--- START OF GIVEN MATERIAL ---
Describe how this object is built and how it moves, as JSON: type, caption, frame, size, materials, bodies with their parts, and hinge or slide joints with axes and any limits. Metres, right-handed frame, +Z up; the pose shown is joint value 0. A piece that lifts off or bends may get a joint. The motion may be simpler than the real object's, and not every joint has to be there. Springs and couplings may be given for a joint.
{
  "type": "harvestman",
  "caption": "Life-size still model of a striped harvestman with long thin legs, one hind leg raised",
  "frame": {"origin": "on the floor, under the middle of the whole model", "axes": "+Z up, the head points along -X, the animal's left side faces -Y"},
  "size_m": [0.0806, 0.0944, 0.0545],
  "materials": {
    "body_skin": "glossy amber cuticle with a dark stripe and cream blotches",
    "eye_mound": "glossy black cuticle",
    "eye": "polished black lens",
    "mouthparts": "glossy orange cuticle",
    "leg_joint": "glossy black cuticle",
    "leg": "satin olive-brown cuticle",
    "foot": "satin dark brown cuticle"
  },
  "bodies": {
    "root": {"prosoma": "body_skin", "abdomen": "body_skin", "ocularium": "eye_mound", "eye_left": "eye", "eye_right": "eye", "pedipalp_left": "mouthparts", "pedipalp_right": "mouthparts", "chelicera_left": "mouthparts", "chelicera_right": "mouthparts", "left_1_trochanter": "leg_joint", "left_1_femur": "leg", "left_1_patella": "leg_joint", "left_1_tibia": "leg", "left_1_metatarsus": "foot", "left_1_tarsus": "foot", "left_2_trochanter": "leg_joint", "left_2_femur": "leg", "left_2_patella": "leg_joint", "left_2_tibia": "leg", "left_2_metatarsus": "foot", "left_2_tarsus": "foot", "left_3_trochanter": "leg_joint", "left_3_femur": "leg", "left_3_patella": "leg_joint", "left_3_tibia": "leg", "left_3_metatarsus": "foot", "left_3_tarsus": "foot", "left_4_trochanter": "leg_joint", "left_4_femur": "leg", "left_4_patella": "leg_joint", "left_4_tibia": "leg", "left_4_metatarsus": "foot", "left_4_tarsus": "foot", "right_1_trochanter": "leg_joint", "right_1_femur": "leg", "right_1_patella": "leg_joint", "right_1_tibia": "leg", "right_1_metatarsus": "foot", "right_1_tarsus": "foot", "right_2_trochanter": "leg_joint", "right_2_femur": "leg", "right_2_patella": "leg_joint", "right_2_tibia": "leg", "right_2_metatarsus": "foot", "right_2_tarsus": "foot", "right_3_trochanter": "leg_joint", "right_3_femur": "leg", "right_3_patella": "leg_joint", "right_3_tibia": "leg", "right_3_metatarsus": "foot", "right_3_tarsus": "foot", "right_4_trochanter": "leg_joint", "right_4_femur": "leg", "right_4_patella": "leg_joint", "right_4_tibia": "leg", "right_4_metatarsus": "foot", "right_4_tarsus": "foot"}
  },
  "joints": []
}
--- END OF GIVEN MATERIAL ---
__SHORT EXERCISE__
Repeat the material from above exactly, word for word.

__TASK ANSWER__
Describe how this object is built and how it moves, as JSON: type, caption, frame, size, materials, bodies with their parts, and hinge or slide joints with axes and any limits. Metres, right-handed frame, +Z up; the pose shown is joint value 0. A piece that lifts off or bends may get a joint. The motion may be simpler than the real object's, and not every joint has to be there. Springs and couplings may be given for a joint.
{
  "type": "harvestman",
  "caption": "Life-size still model of a striped harvestman with long thin legs, one hind leg raised",
  "frame": {"origin": "on the floor, under the middle of the whole model", "axes": "+Z up, the head points along -X, the animal's left side faces -Y"},
  "size_m": [0.0806, 0.0944, 0.0545],
  "materials": {
    "body_skin": "glossy amber cuticle with a dark stripe and cream blotches",
    "eye_mound": "glossy black cuticle",
    "eye": "polished black lens",
    "mouthparts": "glossy orange cuticle",
    "leg_joint": "glossy black cuticle",
    "leg": "satin olive-brown cuticle",
    "foot": "satin dark brown cuticle"
  },
  "bodies": {
    "root": {"prosoma": "body_skin", "abdomen": "body_skin", "ocularium": "eye_mound", "eye_left": "eye", "eye_right": "eye", "pedipalp_left": "mouthparts", "pedipalp_right": "mouthparts", "chelicera_left": "mouthparts", "chelicera_right": "mouthparts", "left_1_trochanter": "leg_joint", "left_1_femur": "leg", "left_1_patella": "leg_joint", "left_1_tibia": "leg", "left_1_metatarsus": "foot", "left_1_tarsus": "foot", "left_2_trochanter": "leg_joint", "left_2_femur": "leg", "left_2_patella": "leg_joint", "left_2_tibia": "leg", "left_2_metatarsus": "foot", "left_2_tarsus": "foot", "left_3_trochanter": "leg_joint", "left_3_femur": "leg", "left_3_patella": "leg_joint", "left_3_tibia": "leg", "left_3_metatarsus": "foot", "left_3_tarsus": "foot", "left_4_trochanter": "leg_joint", "left_4_femur": "leg", "left_4_patella": "leg_joint", "left_4_tibia": "leg", "left_4_metatarsus": "foot", "left_4_tarsus": "foot", "right_1_trochanter": "leg_joint", "right_1_femur": "leg", "right_1_patella": "leg_joint", "right_1_tibia": "leg", "right_1_metatarsus": "foot", "right_1_tarsus": "foot", "right_2_trochanter": "leg_joint", "right_2_femur": "leg", "right_2_patella": "leg_joint", "right_2_tibia": "leg", "right_2_metatarsus": "foot", "right_2_tarsus": "foot", "right_3_trochanter": "leg_joint", "right_3_femur": "leg", "right_3_patella": "leg_joint", "right_3_tibia": "leg", "right_3_metatarsus": "foot", "right_3_tarsus": "foot", "right_4_trochanter": "leg_joint", "right_4_femur": "leg", "right_4_patella": "leg_joint", "right_4_tibia": "leg", "right_4_metatarsus": "foot", "right_4_tarsus": "foot"}
  },
  "joints": []
}